There’s nothing wrong not just with the first lady but with the president or any other government official making suggestions and encouraging healthy choices (like exercising, not smoking, etc.). It’s only the nanny state when government actually seeks to micro-regulate behaviour, prying into aspects of society that are better left private. (Which is precisely what theocratic social conservatives like Palin herself seek to do, not liberals like Obama and not even more left-wing progressives, who while advocating bigger government are nonetheless committed to civil liberties and individual choice.)
Oh, and how is preferring breast-feeding a “hard left” thing? It is because it takes profits away from the Big Baby Formula companies?
(Umm… wasn’t it Nancy Reagan, wife of the supposedly greatest Republican ever, who had that whole “Just Say No” anti-drug campaign? Talk about the hard-left nanny state! Or how about Laura Bush and literacy? Another left-wing plot? Well, maybe, given how much the right hates book learnin’.)
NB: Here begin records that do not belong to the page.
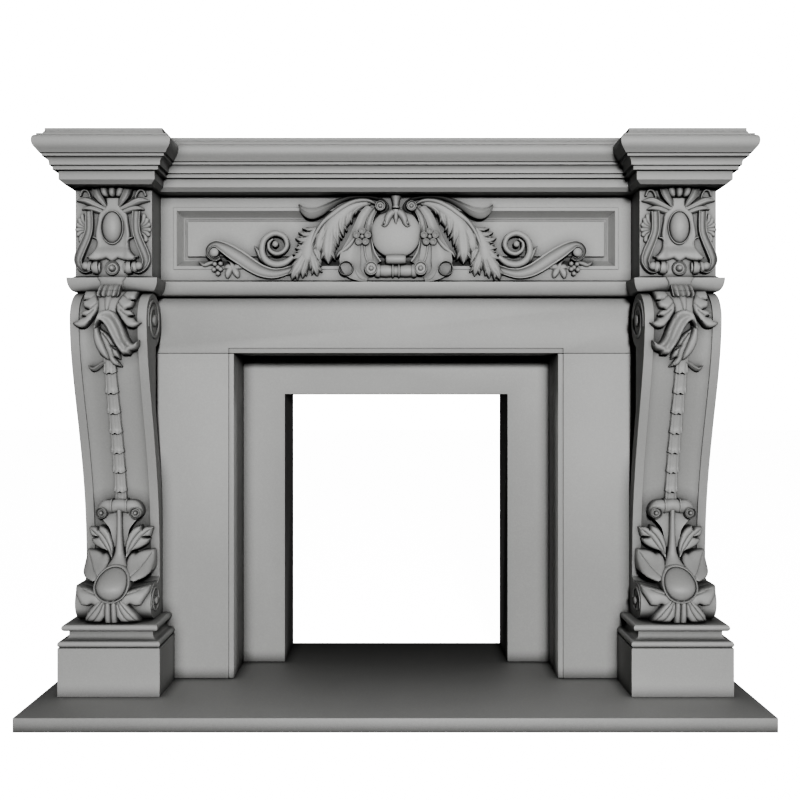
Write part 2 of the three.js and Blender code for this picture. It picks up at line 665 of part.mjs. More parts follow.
// Mantel shelf
{
  const steps = [[CHAMFER_OUT, zShelf]];
  let out = FASCIA_OUT;
  let z = zShelf + CHAMFER_H;
  const up = (rise) => {
    z += rise;
    steps.push([out, z]);
  };
  const step = (more) => {
    out += more;
    steps.push([out, z]);
  };
  steps.push([out, z]);
  up(FASCIA_H);
  step(FILLET_OUT);
  up(FILLET_H);
  step(COVE_FOOT_OUT);
  up(COVE_FOOT_H);
  arc(out + COVE_OUT, z, COVE_OUT, COVE_H, 180, 90, 3).slice(1).forEach((point) => steps.push(point));
  out += COVE_OUT;
  z += COVE_H;
  step(LISTEL_OUT);
  up(LISTEL_H);
  step(NOSE_FOOT_OUT);
  const nose = [[0.1, 0.05], [0.3, 0.14], [0.76, 0.34], [0.92, 0.45], [1, 0.62], [0.97, 0.8], [0.8, 0.91],
    [0.45, 1]];
  nose.forEach(([outShare, upShare]) => steps.push([out + outShare * NOSE_OUT, z + upShare * NOSE_H]));
  z += NOSE_H;
  out += NOSE_OUT - NOSE_FILLET_INSET;
  steps.push([out, z + 0.01]);
  up(NOSE_FILLET_H);
  step(-CAP_INSET);
  up(CAP_H * 0.25);
  out -= CAP_TAPER;
  up(CAP_H * 0.75);

  const plan = (p) => {
    const outer = xLeg + BLOCK_W / 2 + p;
    const inner = xLeg - BLOCK_W / 2 - p;
    const yEnd = yBlock - CORNICE_OVERHANG - p;
    const yMiddle = yPanel - CORNICE_OVERHANG - p;
    return [
      [-outer, yWall],
      [-outer, yEnd],
      [-inner, yEnd],
      [-inner, yMiddle],
      [inner, yMiddle],
      [inner, yEnd],
      [outer, yEnd],
      [outer, yWall],
    ];
  };
  addStone('mantel_shelf', moulding(steps, plan));
}

export default group;
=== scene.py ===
import math

import bpy
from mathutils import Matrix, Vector
from mathutils.geometry import delaunay_2d_cdt


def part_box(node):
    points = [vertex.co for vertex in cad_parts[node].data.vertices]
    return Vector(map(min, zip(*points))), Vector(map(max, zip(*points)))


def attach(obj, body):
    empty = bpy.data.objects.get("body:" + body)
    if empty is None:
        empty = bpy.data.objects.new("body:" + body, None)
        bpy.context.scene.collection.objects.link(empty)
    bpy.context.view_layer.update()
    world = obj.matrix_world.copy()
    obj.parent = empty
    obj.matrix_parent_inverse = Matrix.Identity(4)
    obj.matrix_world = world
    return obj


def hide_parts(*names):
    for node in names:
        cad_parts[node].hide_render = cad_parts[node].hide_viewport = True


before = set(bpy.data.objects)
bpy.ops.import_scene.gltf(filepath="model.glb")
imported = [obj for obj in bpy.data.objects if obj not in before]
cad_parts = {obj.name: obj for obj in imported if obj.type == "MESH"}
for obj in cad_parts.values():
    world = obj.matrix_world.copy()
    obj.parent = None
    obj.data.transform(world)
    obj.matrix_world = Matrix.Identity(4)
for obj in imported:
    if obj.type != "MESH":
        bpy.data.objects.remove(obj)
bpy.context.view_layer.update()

# Where the viewer stands
# The mantelpiece is seen square from the front, a little right of the middle,
# with the eye halfway up.
EYE = (0.0095, -2.2923, 0.6838)
EYE_LENS = 43.46
bpy.ops.object.camera_add(location=EYE, rotation=(math.pi / 2, 0, 0))
viewer = bpy.context.active_object
viewer.name = "viewer"
viewer.data.lens = EYE_LENS
viewer.data.sensor_width = 36
bpy.context.scene.camera = viewer


# Hearth
# One slab of pale grey stone lies on the floor, with a tongue that runs under the lining.
# It is sawn flat, rubbed smooth, and its arrises are just taken off.
class Shade:
    """A socket of the stone's shader that takes part in sums."""

    def __init__(self, tree, socket):
        self.tree = tree
        self.socket = socket

    def join(self, operation, first, second):
        node = self.tree.nodes.new("ShaderNodeMath")
        node.operation = operation
        for slot, value in zip(node.inputs, (first, second)):
            if isinstance(value, Shade):
                self.tree.links.new(value.socket, slot)
            else:
                slot.default_value = value
        return Shade(self.tree, node.outputs[0])

    def __add__(self, other):
        return self.join("ADD", self, other)

    def __radd__(self, other):
        return self.join("ADD", other, self)

    def __sub__(self, other):
        return self.join("SUBTRACT", self, other)

    def __mul__(self, other):
        return self.join("MULTIPLY", self, other)


class Finish:
    """A material's node tree, filled from a maker's list."""

    def __init__(self, name):
        self.material = bpy.data.materials.new(name)
        self.material.use_nodes = True
        self.tree = self.material.node_tree
        self.surface = self.tree.nodes["Principled BSDF"]

    def node(self, kind, settings, values, output=0):
        node = self.tree.nodes.new(kind)
        for name, value in settings.items():
            setattr(node, name, value)
        for name, value in values.items():
            self.feed(node.inputs[name], value)
        return Shade(self.tree, node.outputs[output])

    def feed(self, slot, value):
        if isinstance(value, Shade):
            self.tree.links.new(value.socket, slot)
        else:
            slot.default_value = value


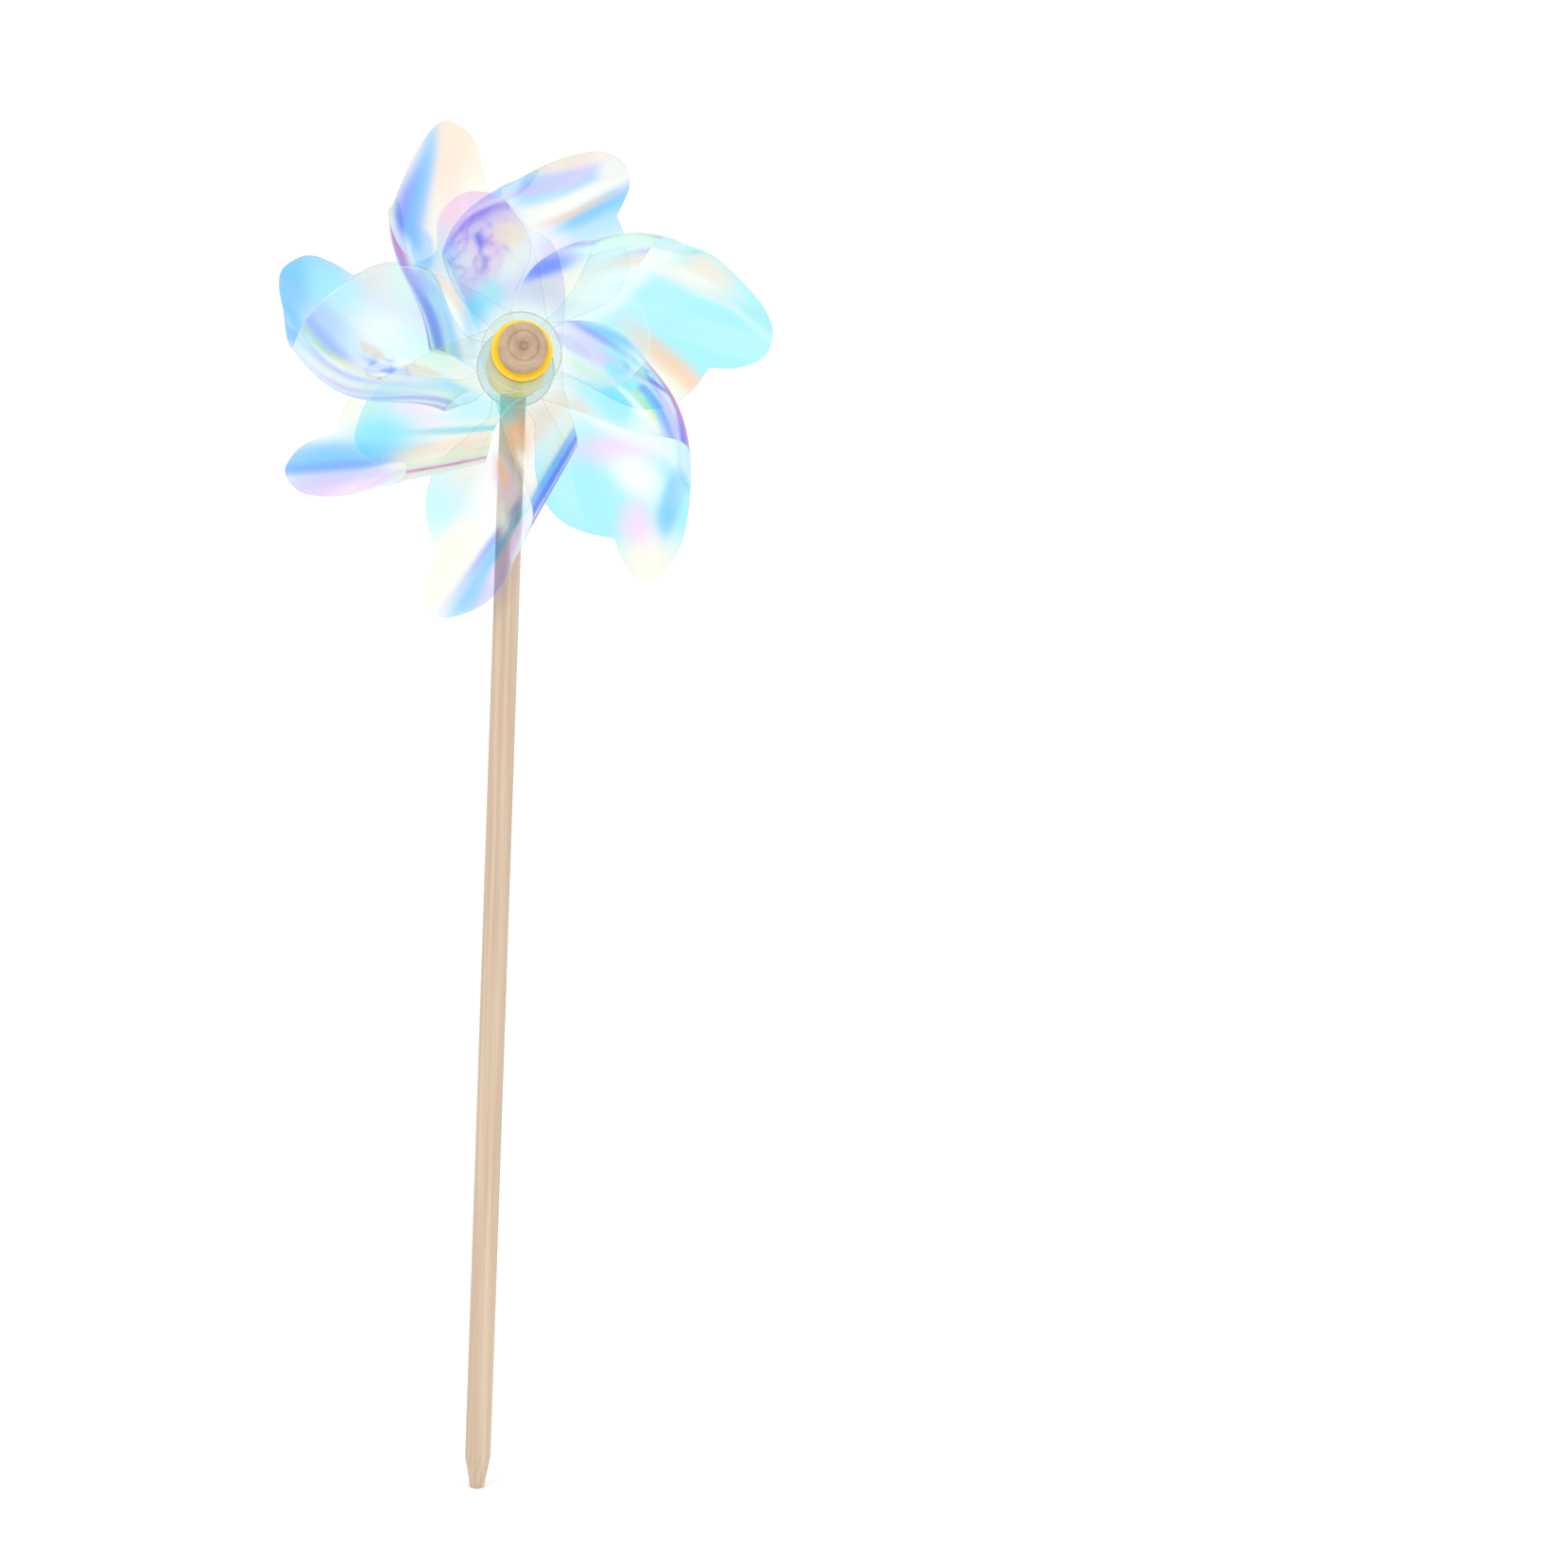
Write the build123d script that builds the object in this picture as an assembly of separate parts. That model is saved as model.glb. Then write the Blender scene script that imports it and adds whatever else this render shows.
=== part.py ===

Honestly, this is just pathetic, and it shows just how low the likes of Palin and Bachmann are willing to go in their non-stop efforts to score political points. I suppose their admirers on the right love this sort of thing, but it’s hard to imagine this charge being taken seriously by anyone who deals with reality (and human nature) on a regular basis.
All these two do is continue to embarrass themselves. It’s amusing, to a point, but also evidence of astounding ignorance and extreme partisanship. And it’s telling that they’re both such huge celebrities, especially Palin, in today’s Republican Party.